While perhaps not highlighting exactly where the security centre is, the White House virtual tour of the residence pops out photographs of various rooms, including the flower shop, and hosts a YouTube video of the presidential kitchen. And floor plans are also featured on the pages for the West Wing, with descriptions and photographs of various rooms.
Visitors can take self-guided tours between 7.30am to 11.30am from Tuesdays to Thursdays and from 7.30am to 1.30pm on Fridays and Saturdays, excluding federal holidays, according to the official White House website, which also features information on Airforce One, the presidential plane.
And Nkandla is easily found, photographs and all, on Google Maps.
Critics of the National Key Point Act have long pointed out that, without a publicly accessible list, no one actually knew what a national key point was and thus could run into legal troubles unwittingly.
The South African National Editors’ Forum (Sanef) rejected the comments that it was illegal to publish photographs of Nkandla.
“It unfortunately seems that the ministers are using security laws to avoid accounting to the public on the Nkandla upgrades.It has never been the intention of the media to undermine President Zuma’s security by publishing these pictures. Similarly, we publish photos of other national key points like the Union Buildings and Parliament on an almost daily basis,” Sanef said.
“We will continue to publish images of the Nkandla upgrades because we firmly believe there is immense public interest in doing so. To stop doing so will be a betrayal of our duty as watchdogs of democracy.”
DA MP Dianne Kohler Barnard called on Mthethwa to withdraw his comments.
“He must now do the right thing and unconditionally retract these comments without delay. Anything less would reveal that he is more committed to apartheid-era draconian legislation than to accountability and transparency,” she said.

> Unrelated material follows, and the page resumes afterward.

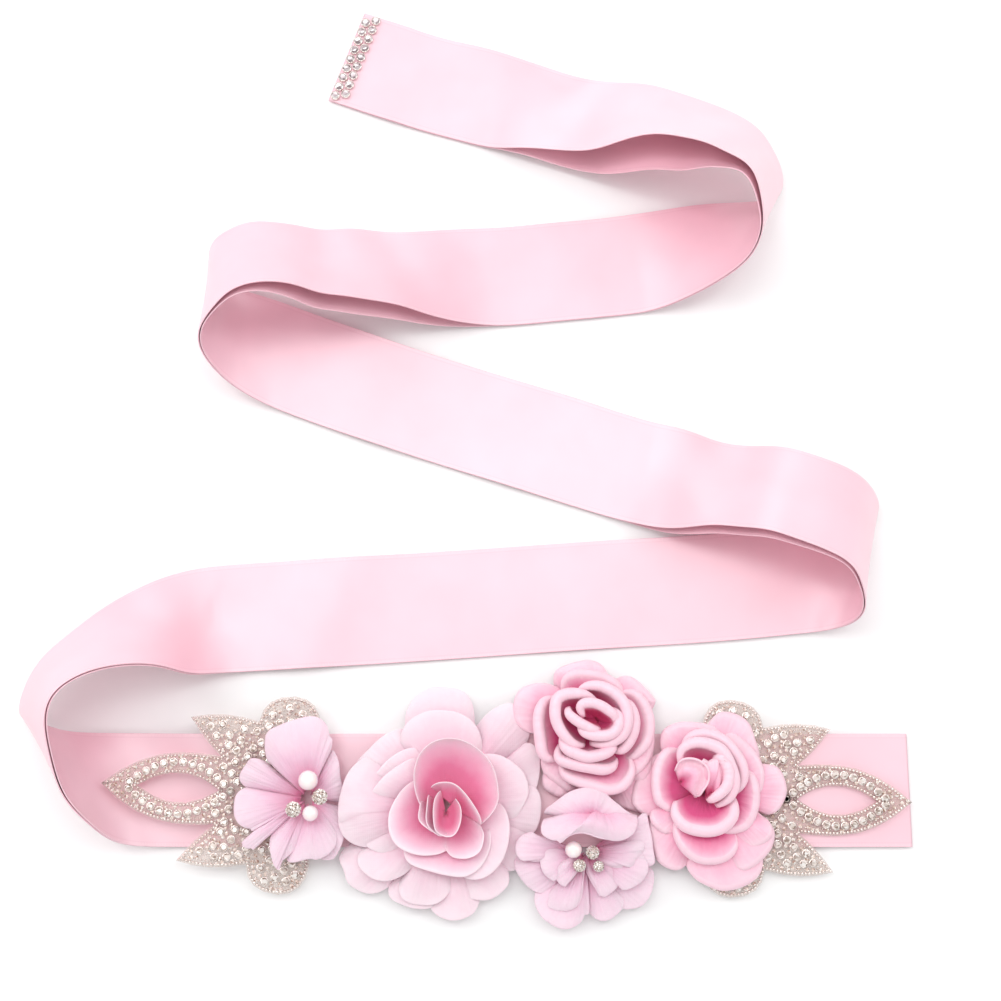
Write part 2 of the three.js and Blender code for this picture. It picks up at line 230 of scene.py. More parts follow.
SELVAGE_RIBS = 6000.0  # radians of the selvage's ribs in a metre of ribbon


def ribbon_satin(name, body, edge):
    """Ribbon satin. UV is metres along the ribbon and 0 to 1 across it: a ribbed selvage at both edges,
    with painted shade in the groove along each.
    """
    material, tree, shader = new_material(
        name, Roughness=0.5, Specular_IOR_Level=1.0, Sheen_Weight=0.06, Sheen_Roughness=0.5,
        Sheen_Tint=(1, 0.85, 0.9, 1), Coat_Weight=0.8, Coat_Roughness=0.33, Coat_IOR=1.75)
    uv = node(tree, "ShaderNodeUVMap", uv_map="UVMap").outputs[0]
    split = node(tree, "ShaderNodeSeparateXYZ", [(0, uv)])
    threads = node(tree, "ShaderNodeGroup", [("Vector", uv), ("Warp", 260.0), ("Weft", 420.0)],
                   node_tree=WEAVE)
    patch = node(tree, "ShaderNodeMapRange", [("Value", threads.outputs["Patch"]), ("From Min", 0.3),
                                              ("From Max", 0.7), ("To Min", 0.96), ("To Max", 1.03)])
    from_edge = maths(tree, "MINIMUM", split.outputs[1], maths(tree, "SUBTRACT", 1.0, split.outputs[1]))
    selvage = node(tree, "ShaderNodeMapRange", [("Value", from_edge), ("From Min", 0.026),
                                                ("From Max", 0.04), ("To Min", 1.0), ("To Max", 0.0)])
    groove = maths(tree, "COMPARE", from_edge, 0.036, 0.006)
    colour = mix_colour(tree, selvage.outputs[0], (*body, 1), (*edge, 1))
    tinted = node(tree, "ShaderNodeHueSaturation", [("Color", colour), ("Value", patch.outputs[0])])
    # The groove is darkened towards a deeper pink: painted shade in the groove.
    painted_groove_shade = mix_colour(tree, maths(tree, "MULTIPLY", groove, 0.18), tinted.outputs[0],
                        (body[0] * 0.8, body[1] * 0.66, body[2] * 0.72, 1))
    tree.links.new(painted_groove_shade, shader.inputs["Base Color"])
    ribbing = maths(tree, "SINE", maths(tree, "MULTIPLY", split.outputs[0], SELVAGE_RIBS))
    ribs = maths(tree, "MULTIPLY", ribbing, selvage.outputs[0])
    height = maths(tree, "ADD", maths(tree, "MULTIPLY", threads.outputs["Height"], 0.3),
                   maths(tree, "SUBTRACT", maths(tree, "MULTIPLY", ribs, 0.4), groove))
    tree.links.new(bump(tree, height, 0.16, 0.0003), shader.inputs["Normal"])
    return material


def petal_cloth(name, deep, body, rim, roughness, sheen, thread_scale, bump_strength, see_through, stops,
                gathers):
    """Petal cloth, from deep at the petal's base over body to rim at the given stops. deep is painted
    shade, for the shade that falls deep in the flower near the petals' feet. UV's second value runs
    from 0 at the base to 1 at the rim."""
    material, tree, shader = new_material(
        name, Roughness=roughness, Specular_IOR_Level=0.45, Sheen_Weight=sheen, Sheen_Roughness=0.5,
        Sheen_Tint=(1, 0.92, 0.95, 1), Subsurface_Weight=see_through, Subsurface_Scale=0.004,
        Subsurface_Radius=(1.0, 0.45, 0.55))
    uv = node(tree, "ShaderNodeUVMap", uv_map="UVMap").outputs[0]
    up = node(tree, "ShaderNodeSeparateXYZ", [(0, uv)]).outputs[1]
    place = node(tree, "ShaderNodeTexCoord").outputs["Object"]
    cloud = noise(tree, place, 160.0, 4.0)
    shade = maths(tree, "ADD", up, about_zero(tree, cloud, 0.22))
    # The deep end of this ramp, at the petals' bases, is painted shade.
    colour = ramp(tree, shade, list(zip(stops, (deep, body, rim))))
    tree.links.new(colour, shader.inputs["Base Color"])
    warp, weft = (node(tree, "ShaderNodeTexWave", [("Vector", place), ("Scale", thread_scale),
                                                   ("Distortion", 0.6)], bands_direction=way).outputs["Fac"]
                  for way in "XY")
    cloth = maths(tree, "ADD", maths(tree, "ADD", warp, weft), maths(tree, "MULTIPLY", cloud, 2.0))
    fanned = node(tree, "ShaderNodeVectorMath", [(0, uv), (1, (7.0, 0.9, 1.0))], operation="MULTIPLY")
    drawn = node(tree, "ShaderNodeVectorMath", [(0, fanned.outputs[0]), (1, place)], operation="ADD")
    gathered = bump(tree, noise(tree, drawn.outputs[0], 1.6, 1.5), gathers, 0.004)
    woven = bump(tree, cloth, bump_strength, 0.0003, [("Normal", gathered)])
    tree.links.new(woven, shader.inputs["Normal"])
    return material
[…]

Earlier this month, Mthethwa said during a parliamentary debate on the relevance of the apartheid-era National Key Points Act that he would submit a list of such sites to the joint standing committee on intelligence as part of the process, including a police review of national key points, and public consultations on possible legislative amendments.
This is the only parliamentary committee to sit behind closed doors.
At Thursday’s briefing, ministers alsoasserted their role as the arbiters of national security, insisting the R208m the state spent on Nkandla was only for security.
“No one is an arbiter on national security, but the national executive and Parliament. No other person has the power to override the national executive,” Mthethwa said during a discussion of the ministers’ interaction with the public protector over security concerns in the draft Nkandla report.
While there was “mutual respect” for Chapter 9 institutions like the public protector, Mthethwa maintained: “We are not going to outsource (national security) to anyone… national security rests with cabinet and Parliament.”
In asserting the cabinet’s role as arbiter of national security, the battle lines of further clashes over Public Protector Thuli Madonsela’s Nkandla probe seem to have been drawn.
Cwele said the government would invoke its policies like the 2003 cabinet policy, which places no caps on spending on presidential security, and laws, including the defence and police acts to the National Key Point Act and the current Protection of State Information Act – both dating back to apartheid – to ensure the executive did not “outsource” its constitutionally obliged functions of the national executive.
“All that we are doing, we are exercising our constitutional mandate in terms of section 198 of the constitution, which says national executive and Parliament have got the responsibility to uphold national security, including that of the head of state, the president,” Cwele added.
On state spending at Nkandla, Cwele maintained: “Let’s be clear: Were these things necessary? All the assessments showed they were necessary. It was the manner in which they were managed which was wrong.”
Public Works Minister Thulas Nxesi confirmed the final figure for government spending on Nkandla had risen to R208m “because there were final touch ups that had to be made”.
And Mthethwa added: “The state committed itself, committed its funds on the security of the president’s residence. No funds were committed on the houses… of the president.”